Decisions

Causal estimation answers “does X cause Y, and by how much?” but practitioners usually need to go one step further: should we act on this estimate?

In formative, given a causal estimate and its uncertainty, you can run a decision analysis to determine if a treatment is worthwhile. Simply estimating the causal effect is not enough: it may be uncertain, or the cost of treatment may outweigh any benefit.

How it works

Every result object exposes a .decide(cost, benefit) method. Pass the average cost per unit of treatment applied and the monetary (or utility) value of one unit of improvement in the outcome. formative returns a DecisionReport that answers three questions:

  1. What is the net benefit? net_benefit = effect × benefit cost. If positive, treating is expected to be worthwhile.

  2. How confident are we? p_beneficial is the probability that the true net benefit is positive, derived by treating the causal estimate as normally distributed around its point estimate with the reported standard error.

  3. Is the decision robust? robust is True when the optimal decision (treat vs. don’t treat) is the same at both ends of the 95% confidence interval. A fragile decision that flips within the CI is a signal that the estimate is too uncertain to act on without more data.

Example

Consider a job-training programme. We estimate the causal effect of training on earnings using OLS with a DAG that encodes family background as a confounder:

import numpy as np
import pandas as pd
from formative import DAG, OLSObservational

rng = np.random.default_rng(0)
N = 2_000
background = rng.normal(size=N)
training   = 0.6 * background + rng.normal(size=N)
earnings   = 3.0 * training + 1.2 * background + rng.normal(size=N)

df  = pd.DataFrame({"background": background, "training": training, "earnings": earnings})
dag = DAG()
dag.assume("background").causes("training", "earnings")
dag.assume("training").causes("earnings")

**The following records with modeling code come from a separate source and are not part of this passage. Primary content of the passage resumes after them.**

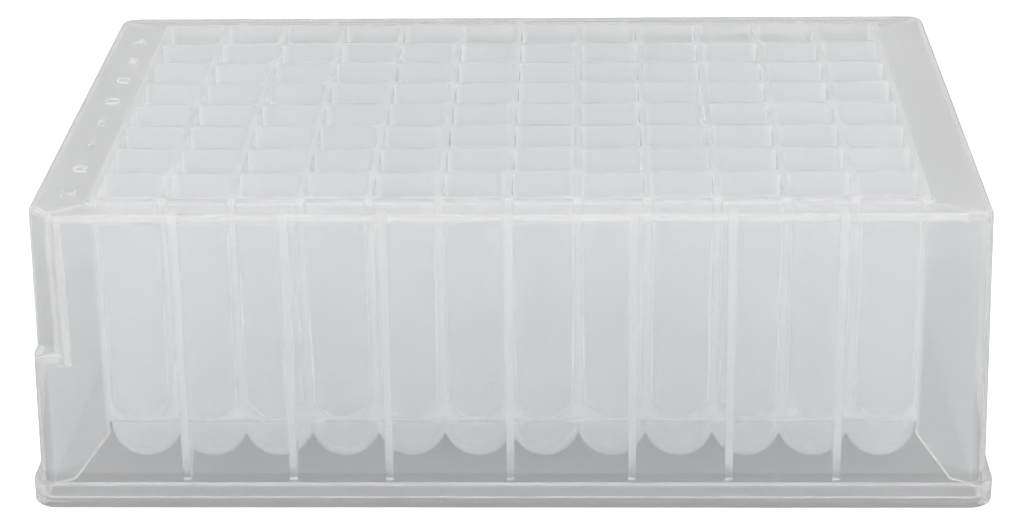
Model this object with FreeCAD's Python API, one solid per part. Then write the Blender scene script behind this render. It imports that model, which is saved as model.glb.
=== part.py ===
"""Deep-well plate: 96 square wells with round bottoms, moulded in one piece.

Frame: the origin lies on the resting plane under the centre of the plate. X runs along
the rows of twelve wells, Y along the columns of eight with row A at the back (+Y), and
Z points up. All sizes are in millimetres.
"""
import FreeCAD, Part
import math
import os

V = FreeCAD.Vector

# grid of wells
COLUMNS = 12
ROWS = 8
PITCH = 9.0                # centre to centre, both ways

# one well, from the rim down
WELL_WALL = 0.8            # between two neighbouring mouths, and round the outside of the block
WELL_CORNER = 0.9          # rounding of the four upright corners
WELL_DRAFT = 0.25          # degrees that each flat leans in, so that the core lets go
CONE_ANGLE = 30.0          # degrees from upright, where the square turns into the round
CUP_STEP = 0.2             # the round bottom lies this far inside the flats
CUP_WALL = 0.9             # thickness of the round bottom
CUP_COLLAR = 2.15          # upright stretch of the round bottom, up to the block

# heights above the resting plane
CUP_UNDERSIDE = 3.0        # lowest point of the round bottoms
DECK_HEIGHT = 41.4         # flat margin round the wells
DECK_THICKNESS = 1.2
FIELD_RISE = 0.4           # the field of wells stands this far above the margin

# block of wells
BLOCK_CORNER = 0.8
END_LIP = 0.5              # the raised field reaches past the block by this much at the ends
SIDE_LIP = 1.4             # and by this much along the sides
FIELD_CORNER = 1.3
FIELD_EDGE = 0.2           # rounding of the field's top edge

# foot: the rim that robots and trays grip
FOOT_LENGTH = 127.76
FOOT_WIDTH = 85.48
FOOT_HEIGHT = 3.4
FOOT_CORNER = 3.3
FOOT_WALL = 1.2
FOOT_SHELF = 2.2           # thickness of the shelf between skirt and foot
FOOT_EDGE = 0.3            # rounding of the ledge's outer edge
FOOT_SOLE_EDGE = 0.4       # rounding of the edge at the resting plane
LEAD_IN_WIDTH = 0.4        # the mouth of the foot is this much wider than its recess
LEAD_IN_LIP = 0.4          # upright stretch of the mouth
LEAD_IN_HEIGHT = 0.8       # top of the slope that leads from mouth to recess

# skirt: a drafted wall between the deck's edge and the foot
END_LEDGE = 0.98           # the foot stands out past each end wall
SIDE_LEDGE = 1.09          # and past each long wall
END_FLARE = 0.9            # each end wall leans out this far from deck to foot
SIDE_FLARE = 0.25          # and each long wall this far
SKIRT_WALL = 1.0
SKIRT_CORNER = 2.3
DECK_EDGE = 0.7            # rounding of the deck's outer edge

# orientation notch at the corner of well H1
NOTCH_LEG = 3.8
NOTCH_WALL = 1.3
NOTCH_LEDGE = 21.7         # height of the ledge where the notch stops
NOTCH_LEDGE_THICKNESS = 1.8
NOTCH_EDGE = 0.4           # rounding of the notch's upright edges and of its ledge

# stiffening ribs between block and long walls
RIB_OFFSETS = (0.0, 16.1, 28.9, 43.1)
RIB_UNDERSIDE = 3.4        # clears the deck of a plate stacked below
RIB_SEAT = 1.1             # flat stretch of each rib's lower edge, beside the skirt

# webs between the corners of skirt and block
WEB_UNDERSIDE = 2.7
WEB_SEAT = 3.4

# shared by ribs and webs
RIB_TOP_THICKNESS = 1.3
RIB_FOOT_THICKNESS = 1.0
RIB_DROP = 1.75            # each lower edge ends this far below the block's underside
RIB_BITE = 0.3             # each rib runs this far into the walls that it joins

# worked-out sizes
PLATE_HEIGHT = DECK_HEIGHT + FIELD_RISE
DECK_UNDERSIDE = DECK_HEIGHT - DECK_THICKNESS
WELL_OPENING = PITCH - WELL_WALL
CUP_INNER_RADIUS = WELL_OPENING / 2 - CUP_STEP
CUP_RADIUS = CUP_INNER_RADIUS + CUP_WALL
CUP_CENTRE = CUP_UNDERSIDE + CUP_RADIUS
BLOCK_UNDERSIDE = CUP_CENTRE + CUP_COLLAR
BLOCK_HALF = ((COLUMNS - 1) * PITCH / 2 + WELL_OPENING / 2 + WELL_WALL,
              (ROWS - 1) * PITCH / 2 + WELL_OPENING / 2 + WELL_WALL)
FIELD_HALF = (BLOCK_HALF[0] + END_LIP, BLOCK_HALF[1] + SIDE_LIP)
FOOT_HALF = (FOOT_LENGTH / 2, FOOT_WIDTH / 2)
DECK_HALF = (FOOT_HALF[0] - END_LEDGE - END_FLARE, FOOT_HALF[1] - SIDE_LEDGE - SIDE_FLARE)
OVERRUN = 1.0              # cutters reach this far past what they cut


def grow(half, amount):
    """Half sizes (x, y), both changed by the same amount."""
    return half[0] + amount, half[1] + amount


def well_centres():
    """Centres of the wells, row by row from the back."""
    for row in range(ROWS):
        for column in range(COLUMNS):
            x = (column - (COLUMNS - 1) / 2) * PITCH
            y = ((ROWS - 1) / 2 - row) * PITCH
            yield x, y


def tapered_block(low_half, high_half, low_z, high_z):
    """Block centred on the Z axis, with one half size below and another above."""
    wedge = Part.makeWedge(-low_half[0], low_z, -low_half[1], -high_half[1], -high_half[0],
                           low_half[0], high_z, low_half[1], high_half[1], high_half[0])
    wedge.rotate(V(0, 0, 0), V(1, 0, 0), 90)
    return wedge


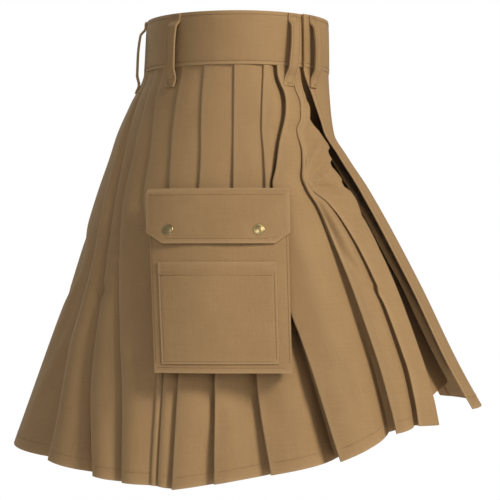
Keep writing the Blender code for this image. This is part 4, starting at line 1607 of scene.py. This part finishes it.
# Folds in order round the garment, from the one beside the inner apron. The lines of those at
# the right side are read at more drops than the hidden ones, which repeat their kind.
FOLDS = (
    Fold(
        ((0.068, -39.2), (0.085, -39.8), (0.098, -41.1), (0.108, -43.6), (0.119, -45.0), (0.137, -43.8), (0.152, -39.2))
        + ((0.173, -38.3), (0.195, -35.0), (0.216, -31.6), (0.229, -33.5), (0.248, -40.3), (0.273, -43.8), (0.305, -46.4))
        + ((0.343, -47.8), (0.409, -48.3), (0.444, -48.1), (0.487, -46.1), (0.523, -43.6)),
        0.523, 0.007, 0.008, 0.001, 0.001, 0.002, dive=2.5,
    ),
    Fold(
        ((0.068, -37.6), (0.085, -38.2), (0.098, -39.4), (0.108, -41.7), (0.119, -43.1), (0.137, -41.9), (0.152, -37.6))
        + ((0.173, -36.6), (0.195, -33.4), (0.216, -30.2), (0.229, -30.9), (0.251, -33.8), (0.273, -35.0), (0.311, -36.0))
        + ((0.374, -37.3), (0.443, -38.1), (0.503, -37.1), (0.531, -36.2)),
        0.531, 0.014, 0.010, 0.002, 0.003, 0.003, dive=2.5,
    ),
    Fold(
        ((0.068, -25.4), (0.081, -25.9), (0.093, -27.8), (0.103, -30.0), (0.115, -30.8), (0.128, -30.3), (0.149, -27.6))
        + ((0.173, -22.6), (0.205, -17.8), (0.222, -15.3), (0.300, -14.2), (0.373, -14.8), (0.413, -16.9), (0.464, -18.9))
        + ((0.563, -21.0),),
        0.563, 0.024, 0.006, 0.005, 0.007, 0.003, 0.0060, 0.002, 3.4,
    ),
    Fold(
        ((0.068, -17.0), (0.127, -15.3), (0.175, -14.0), (0.222, -12.2), (0.343, -7.0), (0.458, -4.8), (0.579, -6.6)),
        0.579, 0.009, 0.012, 0.000, 0.004, 0.002, dive=2.0,
    ),
    plain_fold(1.8, 1.6, 6.5, 5.2, 0.590, 0.008, 0.012, 0.000, 0.004),
    plain_fold(20.1, 15.2, 16.6, 14.8, 0.597, 0.006, 0.010, 0.000, 0.005),
    plain_fold(35.0, 28.0, 22.6, 18.4, 0.594, 0.004, 0.008, 0.000, 0.001),
    Fold(
        ((0.068, 50.9), (0.097, 49.1), (0.144, 43.8), (0.170, 41.9), (0.234, 39.6), (0.300, 32.0), (0.420, 23.5))
        + ((0.593, 20.2),),
        0.593, 0.002, 0.003, 0.000, 0.000, 0.001,
    ),
    Fold(
        ((0.068, 60.6), (0.102, 57.3), (0.129, 54.4), (0.162, 52.7), (0.239, 50.4), (0.275, 48.0), (0.317, 44.6))
        + ((0.405, 37.4), (0.491, 31.5), (0.591, 27.3)),
        0.591, 0.008, 0.010, 0.001, 0.004, 0.003, dive=2.2,
    ),
    Fold(
        ((0.068, 69.5), (0.225, 57.5), (0.343, 50.5), (0.467, 44.1), (0.534, 39.2), (0.585, 35.7)),
        0.585, 0.020, -0.017, 0.000, 0.004, 0.003, dive=2.4,
    ),
    Fold(
        ((0.068, 76.2), (0.110, 71.0), (0.180, 66.8), (0.228, 64.5), (0.278, 60.8), (0.345, 58.4), (0.412, 58.4))
        + ((0.473, 55.6), (0.523, 53.4), (0.570, 52.4)),
        0.570, 0.014, 0.008, 0.005, 0.005, 0.003, 0.0030, 0.002, 3.0,
    ),
    Fold(
        ((0.068, 90.0), (0.225, 88.0), (0.259, 86.0), (0.284, 77.0), (0.305, 71.0), (0.327, 69.5), (0.347, 72.5))
        + ((0.380, 79.5), (0.430, 83.0), (0.557, 86.0)),
        0.557, 0.012, 0.012, 0.002, 0.004, 0.002, 0.0025, 0.001, 2.4,
    ),
    plain_fold(103.0, 103.0, 102.0, 101.0, 0.566, 0.009, 0.012, 0.000, 0.003),
    plain_fold(115.0, 116.0, 116.0, 115.0, 0.574, 0.009, 0.012, 0.001, 0.003),
    plain_fold(127.0, 129.0, 130.0, 129.0, 0.582, 0.009, 0.010, 0.000, 0.003),
    plain_fold(140.0, 143.0, 144.0, 143.0, 0.588, 0.008, 0.010, 0.001, 0.003),
    plain_fold(154.0, 157.0, 158.0, 157.0, 0.594, 0.008, 0.012, 0.000, 0.004),
    plain_fold(168.0, 171.0, 172.0, 171.0, 0.596, 0.008, 0.012, 0.000, 0.004),
    plain_fold(183.0, 187.0, 188.0, 187.0, 0.592, 0.008, 0.012, 0.001, 0.004),
    plain_fold(197.0, 203.0, 204.0, 204.0, 0.578, 0.009, 0.012, 0.000, 0.005),
    plain_fold(210.0, 219.0, 221.0, 221.0, 0.555, 0.010, 0.012, 0.002, 0.004),
    plain_fold(221.0, 232.0, 236.0, 237.0, 0.527, 0.010, 0.010, 0.000, 0.002),
)

# Creases: where each starts and ends (degrees, drop), its width, its depth and its bend
CREASES = (
    Crease(-31.0, 0.221, -54.0, 0.198, 0.0042, 0.0042, 0.002),
    Crease(-31.5, 0.214, -53.0, 0.183, 0.0048, -0.0045, 0.003),
    Crease(-34.0, 0.200, -56.0, 0.164, 0.0050, 0.0045, -0.003),
    Crease(-36.0, 0.182, -57.0, 0.148, 0.0055, -0.0040, 0.003),
    Crease(-39.0, 0.155, -52.0, 0.124, 0.0042, 0.0032, 0.002),
    Crease(-42.0, 0.130, -50.0, 0.104, 0.0040, -0.0028, 0.002),
    Crease(-32.0, 0.227, -57.0, 0.221, 0.0048, -0.0048, 0.002),
    Crease(-34.0, 0.232, -59.0, 0.240, 0.0055, 0.0042, -0.002),
    Crease(-38.0, 0.246, -60.0, 0.262, 0.0050, -0.0035, 0.002),
    Crease(-46.0, 0.268, -58.0, 0.300, 0.0070, 0.0030, 0.002),
    Crease(-32.0, 0.224, -37.5, 0.330, 0.0060, -0.0040, -0.003),
    Crease(-33.5, 0.235, -43.0, 0.345, 0.0080, 0.0040, -0.004),
    Crease(-38.0, 0.312, -47.0, 0.346, 0.0050, -0.0042, 0.003),
    Crease(-41.0, 0.322, -49.0, 0.356, 0.0045, 0.0035, 0.002),
    Crease(-44.0, 0.336, -52.0, 0.378, 0.0055, -0.0030, 0.002),
    Crease(-20.0, 0.260, -28.0, 0.380, 0.0150, 0.0030, 0.006),
    Crease(8.0, 0.486, -16.0, 0.505, 0.0380, -0.0120, 0.000),
    Crease(46.0, 0.352, 55.0, 0.362, 0.0090, -0.0035, 0.000),
    Crease(-12.0, 0.086, -24.0, 0.083, 0.0025, 0.0015, 0.000),
    Crease(-2.0, 0.470, -10.0, 0.570, 0.0110, 0.0018, 0.004),
    Crease(9.0, 0.460, 3.0, 0.560, 0.0090, -0.0015, -0.003),
    Crease(-22.0, 0.330, -30.0, 0.480, 0.0140, 0.0030, 0.008),
    Crease(-26.0, 0.430, -29.0, 0.560, 0.0090, -0.0022, 0.004),
    Crease(62.0, 0.300, 70.0, 0.470, 0.0110, -0.0030, 0.006),
    Crease(66.0, 0.400, 74.0, 0.550, 0.0120, 0.0030, -0.004),
    Crease(95.0, 0.250, 90.0, 0.420, 0.0110, -0.0028, 0.005),
    Crease(108.0, 0.330, 111.0, 0.520, 0.0130, 0.0026, -0.006),
    Crease(122.0, 0.260, 117.0, 0.400, 0.0090, -0.0022, 0.004),
    Crease(137.0, 0.380, 132.0, 0.560, 0.0120, 0.0026, 0.005),
    Crease(149.0, 0.280, 154.0, 0.430, 0.0100, -0.0026, -0.005),
    Crease(163.0, 0.440, 160.0, 0.570, 0.0110, 0.0020, 0.003),
    Crease(196.0, 0.470, 199.0, 0.570, 0.0110, -0.0020, 0.004),
    Crease(212.0, 0.300, 207.0, 0.450, 0.0120, 0.0028, -0.006),
    Crease(228.0, 0.330, 226.0, 0.500, 0.0100, -0.0026, 0.005),
    Crease(222.0, 0.225, 238.0, 0.262, 0.0070, -0.0028, 0.003),
    Crease(250.0, 0.200, 272.0, 0.330, 0.0180, -0.0028, 0.010),
    Crease(285.0, 0.180, 268.0, 0.300, 0.0160, 0.0026, 0.008),
    Crease(262.0, 0.330, 254.0, 0.480, 0.0190, 0.0030, -0.008),
    Crease(281.0, 0.330, 287.0, 0.490, 0.0170, -0.0026, 0.008),
)


def main() -> None:
    """Build every sub-assembly in order and dress it."""
    logging.basicConfig(level=logging.INFO, format="%(name)s: %(message)s")
    outline = Outline(creases=CREASES)
    thread = Seamstress()
    pleats = PleatedLength(outline, FOLDS)
    pleats.build(thread)
    aprons = Aprons(outline, pleats)
    aprons.build_under(thread)
    aprons.build_outer(thread)
    Waistband(outline).build(thread)
    BeltLoops(outline).build(thread)
    for side in Side:
        CargoPocket(outline, side).build(thread)
    thread.finish()
    Studio().build()


if __name__ == "__main__":
    main()
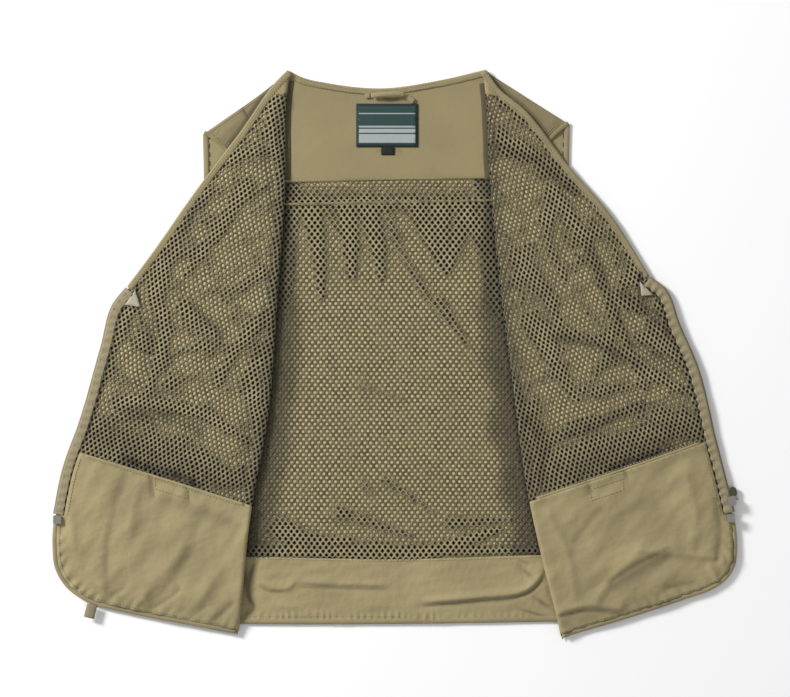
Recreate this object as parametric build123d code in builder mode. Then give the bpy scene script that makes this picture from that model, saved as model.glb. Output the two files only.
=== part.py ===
from build123d import *
import os
from math import hypot

# A fishing vest laid open on its back, lining up, with both fronts folded out to the sides.
# Millimetres. X runs across the vest, Y from hem (-) to neck (+), Z up from the surface it lies on.
# Left and right are those of the row frame: left is -X.

os.makedirs("parts", exist_ok=True)

# ---- layers: each cloth layer takes up its loft, and the stack is built from the floor up
CLOTH = 1.2                 # one layer of cloth
GAP = 0.4                   # clear space between pieces that lie side by side
BACK_SHELL_Z = 0.0
BACK_LINING_Z = BACK_SHELL_Z + CLOTH
SIDE_LINING_Z = 2.9         # front side panels, which stay on the back when the fronts fold out
SIDE_SHELL_Z = SIDE_LINING_Z + CLOTH
FOLD_Z = 6.5                # height of both fold lines, midway between side panel and front
FRONT_SHELL_Z = 2 * FOLD_Z - SIDE_SHELL_Z - CLOTH
FRONT_LINING_Z = FRONT_SHELL_Z + CLOTH
FRONT_TOP_Z = FRONT_LINING_Z + CLOTH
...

result = OLSObservational(dag, treatment="training", outcome="earnings").fit(df)

In the above example, the point estimate of the causal effect of training on earnings is around 3.0, meaning that that for each unit increase in training, we expect a 3.0 unit increase in earnings. Now suppose rolling out the programme costs $8 per participant, and each unit of earnings increase is worth $15 in lifetime value. The expected net benefit per unit for training is around 3.0 × 15 8 = 37, i.e. we expect to gain $37 for every unit of training applied. But how confident are we in that estimate? And is it robust to estimation error?

decision = result.decide(cost=8, benefit=15)
print(decision)
Decision Analysis: training → earnings
──────────────────────────────────────────────────
  Cost per unit of treatment   :     8.0000
  Benefit per unit of outcome  :    15.0000

  Net benefit (point estimate) :    +36.9958
  Net benefit 95% CI           : [+35.3981, +38.5935]

  Optimal decision             : treat
  Decision confidence          :    100.0%
  Robust to estimation error   : Yes — decision is stable across 95% CI

Value of information

When a decision is not already highly confident, it is useful to know how much more data would be needed to reach a target confidence level. Call value_of_information() on the report:

print(decision.value_of_information(target_confidence=0.99))

If the decision is already at or above the target confidence, formative reports that no additional data is needed. Otherwise, it reports:

  • how much the standard error on net benefit would need to shrink, and

  • approximately how many times larger the sample would need to be.

This frames the cost of uncertainty concretely: collecting more data has a price, and the value of information tells you whether that price is worth paying before you commit to a decision.

Philosophy

The decision layer is deliberately simple. It does not attempt to model complex decision structures such as thresholds, multiple treatments, or dynamic policies. It simply translates a causal estimate and its uncertainty into a binary decision: treat or don’t treat.

Most packages do not include such functionality, because decision-making is inherently complex. formative does, simply because we believe that an attempt at numerical decision analysis is better than none.

Note that a robust=False result is not a failure. It is an honest statement that the data, as collected, cannot yet discriminate between two different actions. That is valuable information.

API reference

class formative.causal.DecisionReport(treatment, outcome, cost, benefit, net_benefit, net_benefit_ci, optimal, robust, p_beneficial)

The result of a cost-benefit decision analysis built on a causal estimate.

Answers: given what we estimated, should we apply the treatment?

treatment

Name of the treatment variable.

Type:

str

outcome

Name of the outcome variable.

Type:

str

cost

Cost per unit of treatment applied.

Type:

float

benefit

Benefit (revenue, utility, etc.) per unit increase in the outcome.

Type:

float

net_benefit

Point-estimate net benefit: effect * benefit - cost.

Type:

float

net_benefit_ci

95% CI on net benefit, propagated from the causal estimate’s CI.

Type:

tuple[float, float]

optimal

"treat" if the point-estimate net benefit is positive, else "don't treat".

Type:

str

robust

True if the optimal decision is the same at both CI bounds — i.e. the conclusion does not flip under estimation uncertainty.

Type:

bool

p_beneficial

Probability that the true net benefit is positive, assuming the causal estimate is normally distributed around its point estimate.

Type:

float

Parameters:
  • treatment (str)

  • outcome (str)

  • cost (float)

  • benefit (float)

  • net_benefit (float)

  • net_benefit_ci (tuple[float, float])

  • optimal (str)

  • robust (bool)

  • p_beneficial (float)

value_of_information(target_confidence=0.95)

Estimate how much the standard error would need to shrink — and approximately how many times larger the sample would need to be — to reach target_confidence that the optimal decision is correct.

If the decision is already at or above target_confidence, reports that no additional data is needed.

Parameters:

target_confidence (float) – Desired probability that net benefit > 0 (default 0.95).

Return type:

str

Returns:

str – A human-readable description of the value of information.

summary()

Formatted summary of the decision analysis.

Return type:

str